We've all heard the old saying about March coming in like a lamb and going out like a lion, or is it coming in like a lion and going out like a lamb? Whatever the exact saying, it correctly alludes to March as being more schizophrenic than other months. That is certainly a true characterization of March as far as our gardens go. On one hand, we are still tending our winter vegetables, cabbages, broccoli, cauliflower, and lettuce, while on the other we need to be planning on what we will soon be planting for summer.

Those of us on the coast can continue to plant more winter vegetables if we haven't had our fill of all those cabbage family plants. I usually find I can grow winter vegetables right on into late May in most years. Some of the winter veggies will 'oversummer' for us; leeks, fennel, chard and kale will hold on in most summers although they can look downright ratty once our June Gloom has left us.

Royal Purple Pod beans can go in even in February, certainly by mid-March, I'll have a row growing. This is the only bean that will germinate in cold, wet soil. All other beans, in most years, will need to be planted no sooner than late March or early April.

You can buy tomatoes in March, but I wouldn't want to plant them out until later in the month. Tomatoes will survive cool soil, but they will thrive much better in warmer soil. If you want to grow tomatoes from seed, I usually sow mine in February. I start them in a sheltered location – I use a grow mat that warms the soil to about 70° so the tomatoes get off to a good start – I sow basil the same way at the same time. Other summer crops that I start in pots to be transplanted later, including peppers, eggplants and okra, need more heat and I don't even mess with those until after mid-March. They will be ready to sow out into the garden come the first of May (allow about 6 weeks to get them up and away).

This is one of the more busy months in the garden because I should be harvesting from the winter crops and I'm out there looking at those plants trying to figure out where I'll be able to plant the summer crops.

I'm awfully fond of lettuce. One of my Summer rituals is making a big production out of the first BLT of the year where I've grown the L and the T in my garden – if I'm lucky I'll have also baked the bread myself too. The hard part is getting the L and the T to cooperate. Tomatoes love heat, to really fruit they need temperatures above 84° while most lettuce is positively allergic to temperatures above 75°. There are some varieties of lettuce bred to be less heat sensitive – Jericho and Summertime are the two I'm most familiar with – look for them in seed catalogs and try planting lettuce plants North of taller plants to get them more shade.
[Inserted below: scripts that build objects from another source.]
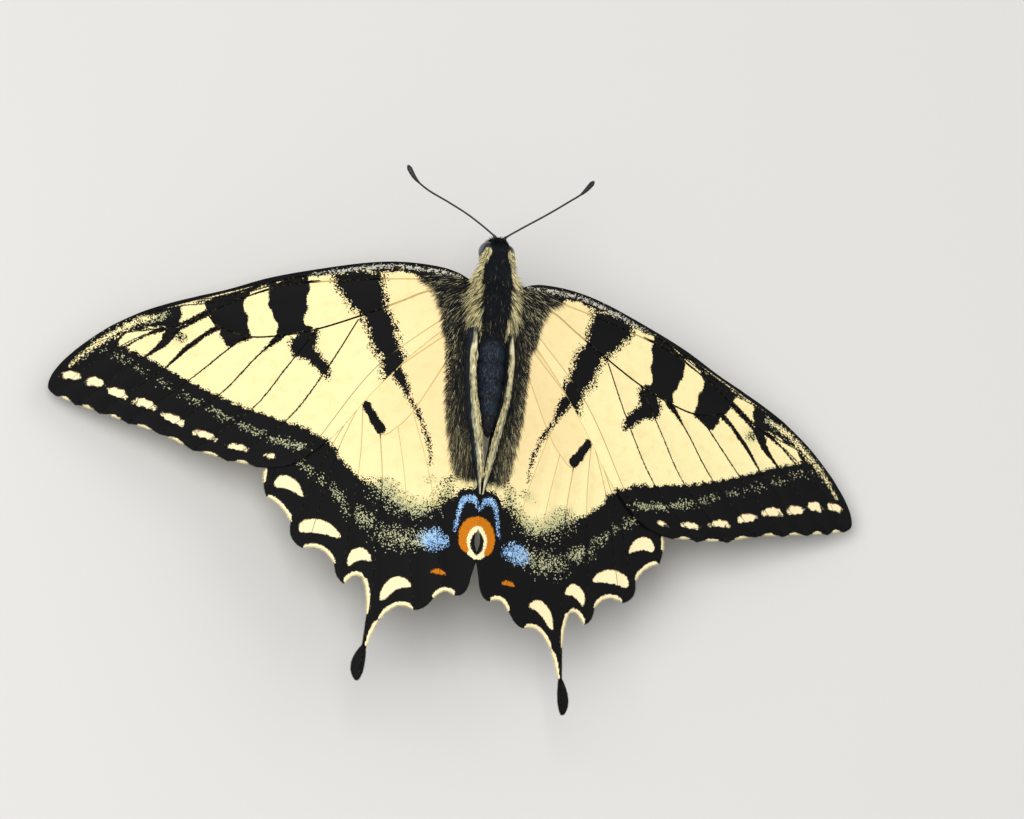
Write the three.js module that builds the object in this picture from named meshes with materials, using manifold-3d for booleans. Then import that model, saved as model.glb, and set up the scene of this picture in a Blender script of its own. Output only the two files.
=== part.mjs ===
// Tiger swallowtail butterfly, life size, standing on a floor with its wings spread and drooping.
// Millimetres. +Y towards the head, +X to the butterfly's right, +Z up.
// The body is drawn round a level line on which the planes of the left and right wings meet;
// the whole figure is lifted and centred over its footprint at the end.
import * as THREE from 'three';
import Module from 'manifold-3d';
import { mergeVertices } from 'three/addons/utils/BufferGeometryUtils.js';

const wasm = await Module();
wasm.setup();

const tau = Math.PI * 2;
const sides = [{ name: 'left', sign: -1 }, { name: 'right', sign: 1 }];

// Driving dimensions
const standHeight = 12.6; // floor to the line where the wing planes meet
const wingDroop = THREE.MathUtils.degToRad(15); // each wing below the level
const wingThickness = 0.5;
const wingGap = 0.3; // between forewing and hindwing where they lie over each other
const wingLift = { forewing: 0.15, hindwing: 0.15 - wingThickness - wingGap }; // of their middle planes
const pieceGap = 0.3; // between neighbouring pieces of the body
const limbThickness = 0.54; // legs, at their thinnest
const antennaThickness = 0.5;

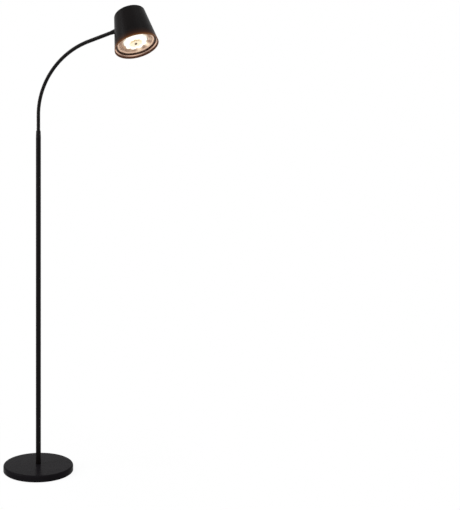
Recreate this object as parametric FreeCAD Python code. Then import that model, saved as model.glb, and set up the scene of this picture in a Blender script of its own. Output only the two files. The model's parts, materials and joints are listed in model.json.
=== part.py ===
import FreeCAD, Part
import math
import os
from FreeCAD import Placement, Rotation, Vector

# Gooseneck reading floor lamp. Millimetres, +Z up. The origin is the centre of the base's underside, on the
# pole's axis. The gooseneck leaves the pole upwards and bends over towards +X. The head's own pieces are drawn
# in the head's frame, with the rim's centre at its origin, +Z up through the shade and the neck coming in from
# -X, and then placed at the end of the neck.

# ---------------------------------------------------------------- driving sizes
# base
base_radius = 110.0
base_height = 19.5
base_edge_radius = 5.0
cover_wall = 1.2
cover_floor_gap = 1.2
pad_thickness = 2.0
nut_pocket_radius = 15.0
nut_pocket_depth = 9.0

# cord inlet in the base's edge, on the side away from the head
inlet_height = 10.0
inlet_hole_radius = 4.6
inlet_cord_radius = 3.1
inlet_flange_radius = 5.8
inlet_flange_thickness = 1.4
cord_channel_width = 15.0

# clamping tube between base and pole
nipple_radius = 5.0
nipple_bore_radius = 3.0
nipple_rise = 22.0
nipple_tail = 2.5
base_nut_width = 17.0
base_nut_thickness = 4.5
base_washer_radius = 12.0
washer_thickness = 1.2

# pole
pole_radius = 8.0
pole_wall = 1.2
pole_length = 1027.0
pole_sections = 3
plug_length = 30.0
coupler_length = 50.0
coupler_bore_radius = 3.5

# collar between pole and neck
ferrule_length = 24.5
ferrule_foot_radius = 8.2
ferrule_top_radius = 7.2
ferrule_edge = 0.8
stud_radius = 4.0
stud_bore_radius = 2.5
stud_reach_down = 16.0
stud_reach_up = 10.0

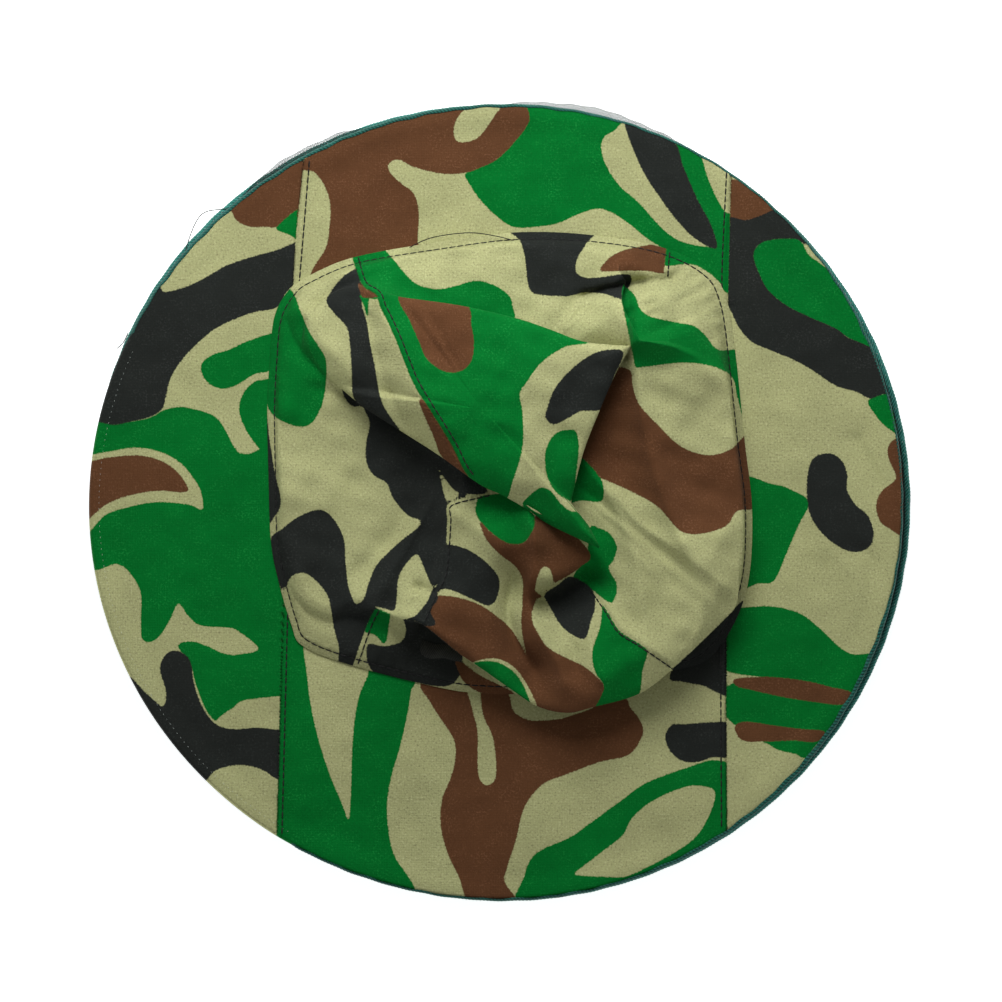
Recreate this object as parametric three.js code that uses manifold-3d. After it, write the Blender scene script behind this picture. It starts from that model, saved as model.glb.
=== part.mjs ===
// A soft camouflage hat with a hooped net veil, lying flat with its veil collapsed under the brim.
// Millimetres, +Z up, the wearer faces -Y. The floor is z = 0.
import * as THREE from 'three';
import { mergeVertices } from 'three/addons/utils/BufferGeometryUtils.js';
import Module from 'manifold-3d';

const wasm = await Module();
wasm.setup();

// Driving dimensions
// The outer edge of each hoop's tape: an oval ring, wider by oval along the direction turn,
// slightly three-sided, and lying a little off the origin.
const BRIM_HOOP = { radius: 167.9, oval: 1.9, turn: 6, skewCos: -0.8, skewSin: -0.25, x: -0.8, y: -1.2 };
const VEIL_HOOP = { radius: 168.6, oval: 2.35, turn: -7, skewCos: 0, skewSin: 0.15, x: 0.4, y: -1.0 };
const ORIGIN = new THREE.Vector2(0, 0);
const CROWN_CENTER = new THREE.Vector2(4, 16);
const CROWN_HALF_WIDTH = 100.5;
const CROWN_HALF_DEPTH = 95.5;
const CROWN_SQUARENESS = 2.7;   // exponent of the rounded square
const CROWN_HEIGHT = 32;        // the crumpled crown's height above the brim
const LEFT_SEAM_X = -62;        // seams between the crown's three panels
const RIGHT_SEAM_X = 70;
const BRIM_LEFT_SEAM_X = -88;   // seams between the brim's four panels
const BRIM_RIGHT_SEAM_X = 94.6;
const CLOTH = 1.6;              // a doubled and hemmed layer of cotton
const GAP = 0.3;                // clearance between neighbouring solids
const TAPE = 0.8;               // binding tape thickness
const TAPE_WIDTH = 6;           // how far the folded tape reaches in from the edge
const WIRE_RADIUS = 0.9;
const SLEEVE_BORE = 1.12;       // inner and outer radius of the sleeve over the wire's ends
const SLEEVE_RADIUS = 1.45;
const NECK_RADIUS = 86;         // the gathered neck opening

// Heights above the floor
const BINDING_HEIGHT = 4.8;
const NET_BOTTOM = BINDING_HEIGHT + GAP;
const NET_TOP = 11;
const BRIM_BINDING_BOTTOM = NET_TOP + GAP;
const BRIM_BINDING_TOP = BRIM_BINDING_BOTTOM + BINDING_HEIGHT;
const BRIM_MIDDLE = (BRIM_BINDING_BOTTOM + BRIM_BINDING_TOP) / 2;
const BRIM_BOTTOM = BRIM_MIDDLE - CLOTH / 2;
const CROWN_BOTTOM = BRIM_MIDDLE + CLOTH / 2 + GAP;

const RIM_STEPS = 90;           // divisions round the rim
const CROWN_STEPS = 56;
const NECK_STEPS = 60;
const CROWN_LEVELS = 7;
const LIFT_POWER = 0.8;         // how the crown's dome rises and closes in, level by level
const SPREAD_POWER = 0.55;
const SECTION_SIDES = 8;

function cloth(color) {
  return new THREE.MeshStandardMaterial({ color, roughness: 0.92, metalness: 0 });
}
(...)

In one fit of fanaticism, I once grew lettuce year round. I created a bed just for lettuce. I installed a copper snail barrier to keep those salad lovers out, and set up a series of little misters to spray the plants twice a day with a cooling mist. But the most significant feature was an old window screen (frame and all), resting over the plants on four 18” wooden stakes (easily purchased at Home Depot). The screen proved to be the most effective part of the whole operation. I was able to grow lettuce right into the middle of October, when a heat wave and an irrigation failure contrived together to completely fry all my lettuce. Fried lettuce has about the same appeal as month old bread. If you want lettuce all summer you might give this – or some of this – a spin in your garden.

March is a month full of a lot of activity – daylight savings time now starts at the end of the second week and boy do gardeners need that extra hour of sunlight! Look at what you have in the ground and begin to imagine full size tomato, pepper, eggplant and basil plants growing there. Try to contain yourself and get a reasonable view of what you can plant. Check out the suggested planting spaces on the plants you want; measure to see how many you can reasonably accommodate. No, don't multiply by four! (We all do it anyway, don't we?)